Due secoli dal 5 maggio, segni e api di Napoleone nella Reggia
– Ei fu. Siccome immobile, dato il mortal sospiro, stette la spoglia immemore orba di tanto spiro, così percossa, attònita la terra al nunzio sta… Quante volte, sin dalle elementari, sono stati ripetuti i versi della famosa ode manzoniana del 5 maggio dedicata alla morte di Napoleone Bonaparte, esule presso l’isola di Sant’Elena. Era il 5 maggio 1821, esattamente duecento anni fa.
Con la sua fine si chiudeva un’epoca, il cui inizio risaliva al tempo della rivoluzione francese. Dal 1789 fino al 1815, le sorti dell’Europa mutarono notevolmente. Tra fortune e vicende alterne, dalla Francia all’Italia, e in altri Stati, si erano affermati principi e istanze giacobine, prima, e liberali, dopo, non senza riferimenti ideologici e programmatici che facevano capo a modelli dittatoriali presi in prestito dall’antica Roma. Non propriamente Napoleone, ma i suoi emissari furono a Napoli come sovrani: Giuseppe suo fratello per due anni e suo cognato Gioacchino Murat. Negli anni che intercorrono dal 1808 al 1815, quest’ultimo contribuì molto nel campo delle arti e della cultura, arricchendo di manufatti e opere d’arte in stile impero quelle che già erano le residenze borboniche. Anche la Reggia di Caserta venne investita da tali interventi. Gli esempi più brillanti sono visibili nelle stanze di Marte e Astrea, così come ragguardevoli sono le testimonianze di arredi nella camera da letto di Murat. Oltre il suo ritratto e quelli di sua moglie Carolina Bonaparte e i loro quattro figli, così come i dipinti degli altri napoleonidi, eseguiti da autori come Jean Baptiste Wicar, Jacques Berger, Benjamin de Rolland e altri, è da evidenziare la presenza di una piccola scultura equestre in marmo e bronzo di Napoleone, realizzata da Francesco Righetti nel 1810. Posta in un’anticamera della stanza da letto di Gioacchino, questa statua è tra gli oggetti di arte applicata più belli presenti all’interno del complesso vanvitelliano.

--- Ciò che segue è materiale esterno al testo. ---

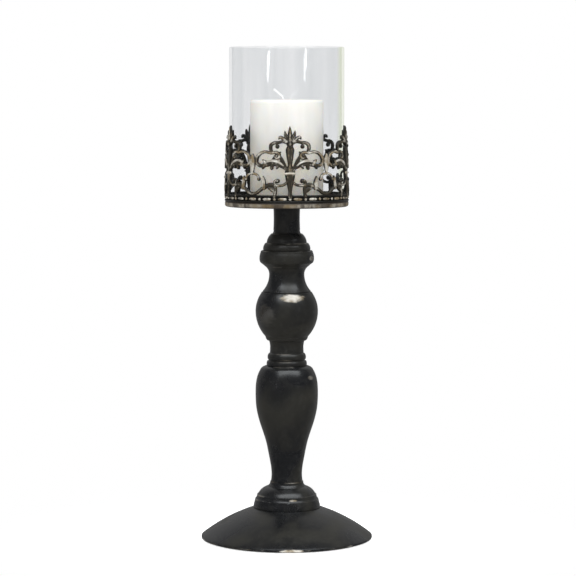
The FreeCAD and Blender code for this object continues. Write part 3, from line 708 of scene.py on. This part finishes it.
def pillar(material):
    """Pillar candle: soft top edge, a shallow dish round the wick and a chamfered foot."""
    base, top = low("candle").z, high("candle").z
    radius = radius_of("candle")
    edge, chamfer_in, chamfer_up = 3.2 * MM, 1.2 * MM, 1.0 * MM
    outline = [(0, base), (radius - chamfer_in, base), (radius, base + chamfer_up)]
    outline += arc((radius - edge, top - edge), edge, 0, 90, 8)
    dish = [(radius - 6 * MM, 0.05), (radius * 0.5, 0.5), (5 * MM, 0.8), (0, 0.8)]
    outline += [(out, top - sunk * MM) for out, sunk in dish]
    points, faces = lathe(outline, sides=160)
    new_piece("pillar_candle", points, faces, material, "candle", "candle")


def wick_path(count=60):
    """Centre line of the wick from just inside the wax: up, round a bend and out to the left."""
    off_centre, rise = 3.6 * MM, 4.0 * MM
    bend, lean, run = 5.0 * MM, math.radians(50), 9.5 * MM
    centre = Vector((-off_centre - bend, 0, high("candle").z))
    total = rise + bend * lean + run
    for k in range(count):
        at = total * k / (count - 1)
        angle = min(max(at - rise, 0) / bend, lean)
        place = Vector((centre.x + bend * math.cos(angle), 0, centre.z + bend * math.sin(angle)))
        place.z += min(at - rise, 0)
        out = Vector((-math.sin(angle), 0, math.cos(angle)))
        yield place + out * max(at - rise - bend * lean, 0), out


def wick(material):
    """Three waxed strands twisted together."""
    strands, sides, twist = 3, 8, 5.5 * MM
    spread, thick = 0.60 * MM, 0.70 * MM
    points, faces = [], []
    path = list(wick_path())
    sideways = Vector((0, 1, 0))
    for strand in range(strands):
        first = len(points)
        travelled = 0.0
        for k, (place, out) in enumerate(path):
            if k:
                travelled += (place - path[k - 1][0]).length
            phase = math.tau * (travelled / twist + strand / strands)
            across = out.cross(sideways)
            centre = place + (sideways * math.cos(phase) + across * math.sin(phase)) * spread
            for j in range(sides):
                angle = math.tau * j / sides
                points.append(centre + (sideways * math.cos(angle) + across * math.sin(angle)) * thick)
        for k in range(len(path) - 1):
            for j in range(sides):
                here, after = first + k * sides + j, first + k * sides + (j + 1) % sides
                faces.append((here, here + sides, after + sides, after))
        faces.append(tuple(range(first, first + sides)))
        faces.append(tuple(reversed(range(len(points) - sides, len(points)))))
    new_piece("twisted_wick", points, faces, material, "candle", "wick")


# ---- Kept CAD pieces -----------------------------------------------------------------------------------
def finish_kept(nodes, material, width):
    """New material and softened edges for CAD nodes that stay in view."""
    for node in nodes:
        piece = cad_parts[node]
        piece.data.materials.clear()
        piece.data.materials.append(material)
        soften(node, width)


# ---- Light and camera ----------------------------------------------------------------------------------
def softbox(name, place, aim, size, power, shape="RECTANGLE", tint=(1.0, 1.0, 1.0), mirrored=True):
    """Soft light aimed at a point. One that isn't mirrored leaves no reflection of itself."""
    lamp = bpy.data.lights.new(name, "AREA")
    lamp.shape = shape
    lamp.size, lamp.size_y = size
    lamp.energy = power
    lamp.color = tint
    made = bpy.data.objects.new(name, lamp)
    made.location = place
    made.rotation_euler = (Vector(aim) - Vector(place)).to_track_quat("-Z", "Y").to_euler()
    made.visible_glossy = mirrored
    bpy.context.scene.collection.objects.link(made)


def studio():
    """A wide, cool, soft light high in front, a fill light in front and on each side, and two small lights
    whose reflections are the short streaks in the glass."""
    softbox("key", (0.25, -0.85, 1.65), (0.1, 0, 0.25), (2.6, 0.9), 23, tint=(0.93, 0.97, 1.0))
    for name, side in (("fill_left", -1), ("fill_right", 1)):
        softbox(name, (1.6 * side, -0.9, 0.45), (0, 0, 0.4), (0.8, 1.2), 7.5, mirrored=False)
    softbox("fill_front", (0, -2.2, 0.45), (0, 0, 0.4), (0.5, 0.5), 8, mirrored=False)
    softbox("streak_left", (-0.987, -1.259, 0.471), (0, 0, 0.471), (0.07, 0.045), 0.085, "ELLIPSE")
    softbox("streak_right", (0.987, -1.259, 0.489), (0, 0, 0.489), (0.07, 0.048), 0.10, "ELLIPSE")


def surroundings():
    """White as a backdrop, and a little dimmer as soft light. Mirrored, it is dark but for its upper back."""
    world = bpy.data.worlds.new("surroundings")
    bpy.context.scene.world = world
    world.use_nodes = True
    room = Nodes(world.node_tree, "Generated")
    path = room.tree.nodes.new("ShaderNodeLightPath").outputs
    depth, height = room.parts()[1:]
    upper = room.mapped(height, 0.1, 0.5, 0.60, 1.0)
    upper_back = room.maths("MULTIPLY", room.mapped(depth, 0.1, 0.75, 0.0, 0.30), upper)
    mirrored = room.maths("ADD", upper_back, 0.08)
    seen = room.maths("MAXIMUM", path["Is Camera Ray"], path["Is Transmission Ray"])
    seen = room.maths("MAXIMUM", seen, room.maths("MULTIPLY", path["Is Diffuse Ray"], 0.80))
    background = room.tree.nodes["Background"]
    room.fill(background.inputs["Strength"], room.maths("MAXIMUM", mirrored, seen))
    background.inputs["Color"].default_value = colour(1.0, 1.0, 1.0)


def floor():
    """White floor that fades out into the backdrop."""
    shader = Shader("floor", Roughness=0.7, Emission_Strength=0.75)
    shader.principled.inputs["Base Color"].default_value = colour(0.94, 0.94, 0.94)
    shader.principled.inputs["Emission Color"].default_value = colour(1.0, 1.0, 1.0)
    radius, fade, thick, gap = 0.45, 0.30, 0.004, 0.0005
    shader.drive("Alpha", shader.near((0.0, 0.0, 0.0), fade, fade))
    outline = [(radius, 0.0), (0.0, 0.0), (0.0, -thick), (radius, -thick)]
    points, faces = lathe(outline, sides=96)
    mesh = bpy.data.meshes.new("floor")
    mesh.from_pydata(points, [], faces)
    mesh.materials.append(shader.material)
    made = bpy.data.objects.new("floor", mesh)
    made.location.z = -gap
    made.visible_glossy = False
    bpy.context.scene.collection.objects.link(made)
    made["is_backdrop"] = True


def camera():
    """Long lens, level with the glass and looking slightly down."""
    lens = bpy.data.cameras.new("camera")
    lens.sensor_width = 36.0
    lens.lens = 151.9
    made = bpy.data.objects.new("camera", lens)
    made.location = (0.0012, -2.33, 0.4279)
    made.rotation_euler = (math.radians(90 - 4.54), 0, 0)
    bpy.context.scene.collection.objects.link(made)
    bpy.context.scene.camera = made


# ---- The model -----------------------------------------------------------------------------------------
black, gilt_metal, zinc = black_metal(), gallery_metal("gallery_metal", 0.35), steel()
finish_kept(STEM_NODES, black, 0.15 * MM)
finish_kept(["pan"], tray_metal(), 0.3 * MM)
finish_kept(["lower_wire", "upper_wire"], gallery_metal("wire_metal", 0.0), 0.2 * MM)
finish_kept(["foot_washer", "foot_nut", "tie_rod", "pan_washer", "pan_nut"], zinc, 0.2 * MM)
finish_kept(["felt_ring"], felt(), 0.2 * MM)
gallery(gilt_metal)
border(gallery_metal("border_metal", 0.4))
glass(clear_glass())
pillar(wax())
wick(cotton())
studio()
surroundings()
floor()
camera()
bpy.context.scene.view_settings.view_transform = "Standard"

built_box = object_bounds()
sizes = {"cad": cad_box, "built": built_box}
{name: [list(corner) for corner in box] for name, box in sizes.items()}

Di chiara ispirazione classica e “canoviana”, venne, probabilmente, commissionata da Murat stesso per omaggiare il cognato, il cui merito era stato soprattutto l’averlo innalzato a re di Napoli e quindi avergli dato la possibilità di godere della bellezza di una delle capitali più incantevoli dell’Europa del tempo, ricca di storia e di cultura e fonte di ispirazione classica specialmente grazie ai già ritrovati reperti di Ercolano e Pompei. Murat visse tra Napoli e Caserta, godendo dell’amenità del piano campano. Anni dopo la sua morte, sua moglie Carolina rivendicò a Ferdinando I ciò che era appartenuto alla sua famiglia, ma non ci fu verso. Il ripristinato re Borbone, per quanto non stimasse i francesi, seppe tener per sé ogni cosa che era stata da essi realizzata riconoscendone valore e gusto. Di contro fece strappare le api napoleoniche dalle sedie nella Sala d’Alessandro, ma, ironia della sorte, non riuscì a cancellare quelle del soffitto dell’ambiente oggi identificato come Camera da Letto di Francesco II.